«Страшно привыкнуть». Иловайские бойцы живут год в плену

Двое украинских военных, которые не смогли выйти из окружения под Иловайском, уже год находятся в плену — «на той стороне». Сначала их удерживали в Снежном, затем перевезли в Донецк, а совсем недавно — в Луганск.

Впервые автор статьи встретился с пленными военнослужащими ВСУ в Донецком аэропорту в феврале. Они вместе со спасателями доставали из-под завалов тела погибших сослуживцев. Без наручников, но под присмотром. Через несколько дней автору материала позволили увидеть некоторых из пленных и пообщаться с ними.

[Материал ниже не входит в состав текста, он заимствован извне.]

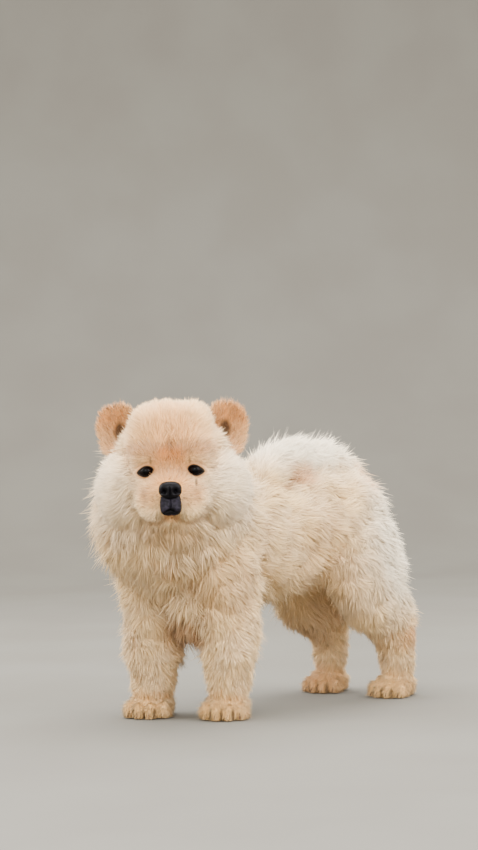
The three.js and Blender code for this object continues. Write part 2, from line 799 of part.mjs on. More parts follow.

Поисковые работы в Донецком аэропорту, февраль 2015
Поисковые работы в Донецком аэропорту, февраль 2015

Беседа проходила без свидетелей и в отдельной комнате, в здании, которое ранее занимала донецкая Служба безопасности Украины. Двое собеседников — Артем Комисарчук и Сергей Фураев на момент встречи уже полгода находились в плену.

Старший матрос Артем Комисарчук, военнослужащий второго артиллерийского минометного дивизиона пятьдесят первой отдельной механизированной бригады, попал в засаду 24 августа 2014 года. Майор Сергей Фураев, командир этого же подразделения, не смог выйти из окружения и сдался в плен 26 августа 2014 года. Оба — под Иловайском.

Вместе с ними в плену удерживали еще около ста бойцов с пятьдесят первой бригады. Их всех до конца зимы обменяли, рассказали Фураев и Комисарчук.

Что касается самих майора и старшего матроса, они до сих пор находятся в плену. По информации участников переговоров по освобождению пленных, оба мужчины были в списках на обмен, который сорвался на прошлой неделе.

Их рассказ, записанный «на той стороне», публикуем без комментариев.

Старший матрос Артем Комисарчук
Старший матрос Артем Комисарчук

Артему Комисарчуку на вид 25-30 лет. Он, как и другие пленные, одетый в гражданское. Несмотря на условия беседы, рассказывал много. О последнем дне боя под Иловайском — в подробностях.

«Нас обстреливали, скажем так, коллеги — артиллерия. Техника была полностью уничтожена, у нас были и «двухсотые», и «трёхсотые» были. И комбат принял решение покинуть данное место. Мы просто загрузились в машину и уехали — я не знаю, километров на 8-7 где-то. укрылись в «зеленке» и застыли. Просто ждали, что дальше будет.

Перед нами проехала колонна неизвестной техники. Точнее, техника известна — это были десантные машины. Знаки были, но мы не могли распознать, кому они принадлежат. Они проехали, и я попросился у комбата взять двух людей и пойти на разведку — связи у нас не было. Просто около 20 человек без связи, с минимальным вооружением, стрелковое оружие только и все. Мы выехали в поселок, проехали дальше, с мирным населением пообщались. Нас отвезли за поселок, мы посмотрели, что происходит, я оценил обстановку — более или менее все спокойно. Двух человек оставил у дороги — чтобы смотреть, предупредить то, а сам возвращался. И вернулся на транспорте, чтобы людей своих забрать. Люди собирались, должны были с «зеленки» выйти. А по дороге подъехала опять же и сама колонна техники. Успел только по рации передать — «отставить» …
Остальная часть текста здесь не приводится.